I thought Congress had hit bottom a while ago when, in the face of catastrophic fuel prices they indignantly refused to lift the ban on drilling. As we all know, Bush then lifted the executive order against drilling. Oil prices fell, but that little taste of public good wasn’t palatable for our august lawmakers. Now—in a very quiet bid to see just how low they can go—they are talking about raising the federal gas tax.
The problem, of course, is high gas prices. Americans have responded by driving less. We are buying more online, consolidating errands, telecommuting or making other creative changes to our work hours. All this has had the cumulative effect of lowering the amount of gas we buy and, therefore, lowering the amount of tax we pay on that gasoline.
Am I missing something? Isn’t that what the environmentalists, not to mention their congressional pals, wanted? Ridiculously high prices and lower consumption? Of course, they wanted to accomplish this via draconian taxation schemes, but why quibble over methodology? The results are the same: Prices are high, consumption is dropping and business is taking one hit after another. They all ought to be holding hands around a campfire (assuming they have the carbon credits to actually have a campfire) singing Bob Dylan protest songs and making speeches in celebration of their victory.
Too bad, winning just isn’t enough. You see, there is a dark side to this scenario, a dark side that few, if any, considered when they first placed a tax on gasoline. Placing a tax on a consumable means that the more people purchase that consumable, the more money comes in from the tax. It follows, therefore, that the less people buy, the less money comes in. That is the nature of the gas tax. Now, if the gas tax was funneled into general revenue, it would be one of many income streams and its fluctuations wouldn’t have such a serious effect. That, however, is not the case. When the gas tax was passed, the revenue was devoted to a single, very necessary purpose.
The gas tax provides funds for highway, road and bridge construction and maintenance and without that money our transportation infrastructure would deteriorate well beyond its current state of decay. Losing money from highway funds would also cost us many thousands of jobs nationwide. According to the American Road and Transportation Builders Association, The nation would lose 379,537 jobs in fiscal year 2009 and a total loss of $14,016,051,359 if something is not done to get more money into the highway fund.
The answer that Congress came up with to forestall this: Raise taxes on fuel. Instead of the gas tax holiday that Hillary Clinton and John McCain talked about during the primaries, Congress wants to go the other way and raise that tax by ten-cents per gallon for gasoline and diesel fuels. That would mean the taxes would be 28.4-cents per gallon and 34.3-cents per gallon respectively. There is no talk from the leadership of eliminating wasteful earmarks or reducing spending in other, less necessary, areas and transferring the difference to make up the shortfall, that might look too much like responsible government and we can’t have that, can we? No, all the congressional leaders can think to do is reach deeper into your pocket. After all, you might have some change left from your economic stimulus check.

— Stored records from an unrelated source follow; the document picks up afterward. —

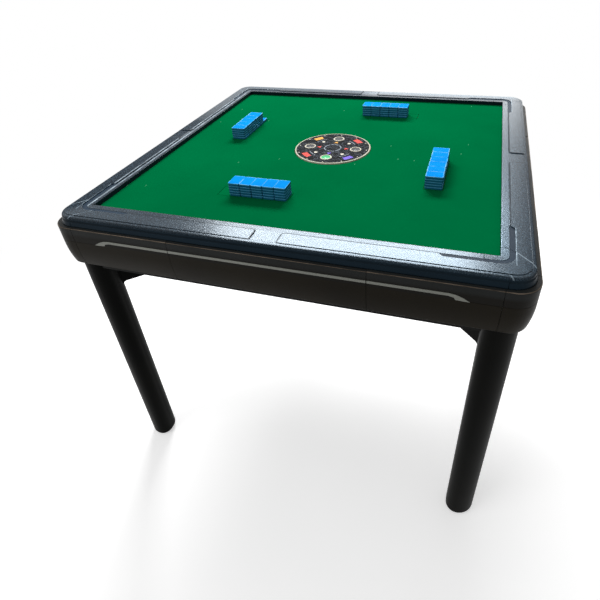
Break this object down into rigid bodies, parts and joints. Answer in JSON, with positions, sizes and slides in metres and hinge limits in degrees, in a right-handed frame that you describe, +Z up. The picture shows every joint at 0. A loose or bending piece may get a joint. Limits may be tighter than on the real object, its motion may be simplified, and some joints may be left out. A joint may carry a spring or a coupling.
{
  "type": "automatic okey table",
  "caption": "Square four-legged okey table with a padded moulded rim, felt field, rising tile lifts, centre console, drawers and a shuffling turntable inside.",
  "frame": {"origin": "on the floor under the middle of the table", "axes": "+Z up; -Y is the front, the side nearest to the picture's viewer; +X is the right-hand side"},
  "size_m": [0.9816, 0.9816, 0.7884],
  "materials": {
    "rim_plastic": "dark slate moulding with a fine metallic sparkle",
    "inlay_plastic": "smoked gloss",
    "skirt_plastic": "brown-black satin",
    "strip_plastic": "satin grey",
    "leg_plastic": "near-black satin",
    "glide_rubber": "matt",
    "bolt_steel": "zinc plated",
    "chassis_paint": "black powder coat",
    "sheet_steel": "galvanised sheet",
    "board_wood": "fibreboard",
    "felt": "green felt",
    "lift_board": "felt-covered board",
    "tile_plastic": "azure blue",
    "channel_plastic": "white moulding",
    "pusher_plastic": "red moulding",
    "guide_plastic": "grey moulding",
    "column_plastic": "dark grey moulding",
    "panel_plastic": "black with a cream border",
    "key_plastic": "black with a pale rim",
    "turntable_plastic": "dark grey moulding",
    "motor_steel": "plain steel case",
    "pulley_alloy": "turned",
    "belt_rubber": "matt",
    "box_plastic": "light grey moulding",
    "rocker_plastic": "red"
  },
  "bodies": {
    "table": {"leg_front_left": "leg_plastic", "leg_front_right": "leg_plastic", "leg_back_left": "leg_plastic", "leg_back_right": "leg_plastic", "leg_glides": "glide_rubber", "leg_bolts": "bolt_steel", "chassis_frame": "chassis_paint", "base_pan": "chassis_paint", "inner_frame": "sheet_steel", "rim_front": "rim_plastic", "skirt_front": "skirt_plastic", "rim_right": "rim_plastic", "skirt_right": "skirt_plastic", "rim_back": "rim_plastic", "skirt_back": "skirt_plastic", "rim_left": "rim_plastic", "skirt_left": "skirt_plastic", "rim_corners": "rim_plastic", "rim_inlays": "inlay_plastic", "skirt_corners": "skirt_plastic", "skirt_strips": "strip_plastic", "table_board": "board_wood", "playing_felt": "felt", "drawer_runners": "sheet_steel", "lift_units": "bolt_steel", "tile_channels": "channel_plastic", "console_guide": "guide_plastic", "bowl_wall": "channel_plastic", "shuffle_motor": "motor_steel", "drive_belt": "belt_rubber", "control_box": "box_plastic"},
    "drawer_front": {"drawer_front": "skirt_plastic", "drawer_strip_front": "strip_plastic"},
    "lift_front": {"lift_front": "lift_board", "tiles_front": "tile_plastic"},
    "pusher_front": {"pusher_front": "pusher_plastic"},
    "key_front": {"key_front": "key_plastic"},
    "drawer_right": {"drawer_right": "skirt_plastic", "drawer_strip_right": "strip_plastic"},
    "lift_right": {"lift_right": "lift_board", "tiles_right": "tile_plastic"},
    "pusher_right": {"pusher_right": "pusher_plastic"},
    "key_right": {"key_right": "key_plastic"},
    "drawer_back": {"drawer_back": "skirt_plastic", "drawer_strip_back": "strip_plastic"},
    "lift_back": {"lift_back": "lift_board", "tiles_back": "tile_plastic"},
    "pusher_back": {"pusher_back": "pusher_plastic"},
    "key_back": {"key_back": "key_plastic"},
    "drawer_left": {"drawer_left": "skirt_plastic", "drawer_strip_left": "strip_plastic"},
    "lift_left": {"lift_left": "lift_board", "tiles_left": "tile_plastic"},
    "pusher_left": {"pusher_left": "pusher_plastic"},
    "key_left": {"key_left": "key_plastic"},
    "console": {"console_column": "column_plastic", "console_panel": "panel_plastic"},
    "turntable": {"turntable": "turntable_plastic"},
    "motor_pulley": {"motor_pulley": "pulley_alloy"},
    "power_rocker": {"power_rocker": "rocker_plastic"}
  },
  "joints": [
    {"name": "drawer_front_slide", "type": "slide", "parent": "table", "child": "drawer_front", "axis": [0, -1, 0], "range_m": [0, 0.095]},
    {"name": "drawer_right_slide", "type": "slide", "parent": "table", "child": "drawer_right", "axis": [1, 0, 0], "range_m": [0, 0.095]},
    {"name": "drawer_back_slide", "type": "slide", "parent": "table", "child": "drawer_back", "axis": [0, 1, 0], "range_m": [0, 0.095]},
    {"name": "drawer_left_slide", "type": "slide", "parent": "table", "child": "drawer_left", "axis": [-1, 0, 0], "range_m": [0, 0.095]},
    {"name": "lift_front_slide", "type": "slide", "parent": "table", "child": "lift_front", "axis": [0, 0, 1], "range_m": [-0.046, 0]},
    {"name": "lift_right_slide", "type": "slide", "parent": "table", "child": "lift_right", "axis": [0, 0, 1], "range_m": [-0.046, 0]},
    {"name": "lift_back_slide", "type": "slide", "parent": "table", "child": "lift_back", "axis": [0, 0, 1], "range_m": [-0.046, 0]},
    {"name": "lift_left_slide", "type": "slide", "parent": "table", "child": "lift_left", "axis": [0, 0, 1], "range_m": [-0.046, 0]},
    {"name": "pusher_front_slide", "type": "slide", "parent": "table", "child": "pusher_front", "axis": [-1, 0, 0], "range_m": [0, 0.195]},
    {"name": "pusher_right_slide", "type": "slide", "parent": "table", "child": "pusher_right", "axis": [0, -1, 0], "range_m": [0, 0.195]},
    {"name": "pusher_back_slide", "type": "slide", "parent": "table", "child": "pusher_back", "axis": [1, 0, 0], "range_m": [0, 0.195]},
    {"name": "pusher_left_slide", "type": "slide", "parent": "table", "child": "pusher_left", "axis": [0, 1, 0], "range_m": [0, 0.195]},
    {"name": "console_slide", "type": "slide", "parent": "table", "child": "console", "axis": [0, 0, 1], "range_m": [0, 0.06]},
    {"name": "key_front_press", "type": "slide", "parent": "console", "child": "key_front", "axis": [0, 0, 1], "range_m": [-0.0015, 0], "stiffness_N_per_m": 400, "springref_m": 0.001},
    {"name": "key_right_press", "type": "slide", "parent": "console", "child": "key_right", "axis": [0, 0, 1], "range_m": [-0.0015, 0], "stiffness_N_per_m": 400, "springref_m": 0.001},
    {"name": "key_back_press", "type": "slide", "parent": "console", "child": "key_back", "axis": [0, 0, 1], "range_m": [-0.0015, 0], "stiffness_N_per_m": 400, "springref_m": 0.001},
    {"name": "key_left_press", "type": "slide", "parent": "console", "child": "key_left", "axis": [0, 0, 1], "range_m": [-0.0015, 0], "stiffness_N_per_m": 400, "springref_m": 0.001},
    {"name": "turntable_spin", "type": "hinge", "parent": "table", "child": "turntable", "pos_m": [0, 0, 0.6685], "axis": [0, 0, 1], "continuous": true},
    {"name": "motor_pulley_spin", "type": "hinge", "parent": "table", "child": "motor_pulley", "pos_m": [0.283, 0.283, 0.66], "axis": [0, 0, 1], "continuous": true},
    {"name": "power_rocker_tilt", "type": "hinge", "parent": "table", "child": "power_rocker", "pos_m": [-0.315, -0.33, 0.6395], "axis": [1, 0, 0], "range_deg": [-16, 0]}
  ],
  "couplings": [
    {"joint": "motor_pulley_spin", "follows": "turntable_spin", "ratio": 3.8571}
  ]
}
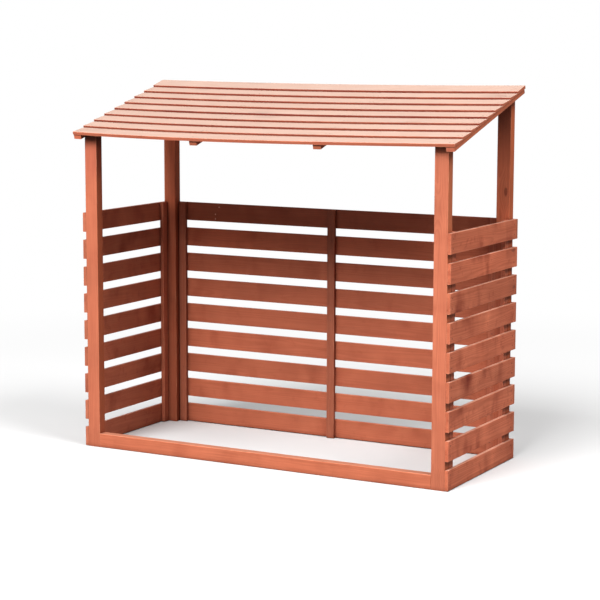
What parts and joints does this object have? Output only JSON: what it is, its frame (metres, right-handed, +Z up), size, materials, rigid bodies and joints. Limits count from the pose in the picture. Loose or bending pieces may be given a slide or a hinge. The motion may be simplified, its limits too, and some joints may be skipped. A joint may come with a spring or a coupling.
{
  "type": "log store",
  "caption": "Open-fronted timber log store: slatted sides and back on corner posts, with a lean-to roof of lapped boards sloping to the front.",
  "frame": {"origin": "on the ground, at the middle of the overall footprint", "axes": "+X along the open front to the right as seen from the front, +Y from the open front to the slatted back, +Z up"},
  "size_m": [1.91, 0.7676, 1.6951],
  "materials": {
    "stained_timber": "planed softwood with a red-brown wood stain, semi-matt, knots and grain showing",
    "roof_timber": "planed softwood weatherboards with the same red-brown stain, paler where the sky reflects"
  },
  "bodies": {
    "root": {"back_centre_batten": "stained_timber", "back_left_batten": "stained_timber", "back_right_batten": "stained_timber", "front_left_post": "stained_timber", "front_rail": "stained_timber", "front_right_post": "stained_timber", "inner_left_rafter": "stained_timber", "inner_right_rafter": "stained_timber", "left_rafter": "stained_timber", "left_side_front_batten": "stained_timber", "left_side_rear_batten": "stained_timber", "left_side_slats": "stained_timber", "rear_left_post": "stained_timber", "rear_right_post": "stained_timber", "rear_slats": "stained_timber", "right_rafter": "stained_timber", "right_side_front_batten": "stained_timber", "right_side_rear_batten": "stained_timber", "right_side_slats": "stained_timber", "roof_board_1": "roof_timber", "roof_board_2": "roof_timber", "roof_board_3": "roof_timber", "roof_board_4": "roof_timber", "roof_board_5": "roof_timber", "roof_board_6": "roof_timber", "roof_board_7": "roof_timber", "roof_board_8": "roof_timber", "roof_board_9": "roof_timber"}
  },
  "joints": []
}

If high gas prices have had a chilling effect on business, how much worse can it get with Congress adding to the pain? Many independent truckers—small businessmen on wheels—are already on the edge of breaking even. If they can make a profit on a run, it is a tiny profit at best. A higher fuel tax may be just enough to push many of them out of business. How about other small businesses? Their own transportation costs are already high. Now they will have to pay more for items coming in to cover the shipment costs associated with maintaining their inventory and they will have to charge more to their customers for the goods themselves as well as for shipping handling.
Inflation is bad enough, but inflation spurred on by stupid tax policies is even worse because it isn’t market forces that are causing the inflation, it is the government itself. We are living in a time when, more than any other time in our history, open eyes and creative thinking must be demanded from our leadership. Gone are the days when a clearly defined external adversary can be blamed for our woes. Today’s problems—domestic and foreign—are far more subtle, far more difficult to pin down. Because of this, new ways of thinking about issues and different ways of taking action must be developed. This fuel tax proposal is, to be polite, a relic of the old way of doing things when it would be unthinkable that gasoline consumption would ever go down. It has, and the more it costs, the less people will use it. That means it will hit the transport industry the worst and that means a vicious spiral of inflation for all of us. It must be recognized for what it is: bad for business, bad for consumers, bad for the economy and bad for the nation.
We are not getting our money’s worth from these people and it is time that came to an end. I urge everyone to contact their senators and congressmen to protest what can only be seen as an anti-business, anti-prosperity proposal. You can reach your congressman through www.house.gov and your senator at www.senate.gov . After all, these people work for us, don’t they? Isn’t it time they were brought to heel and reminded of that?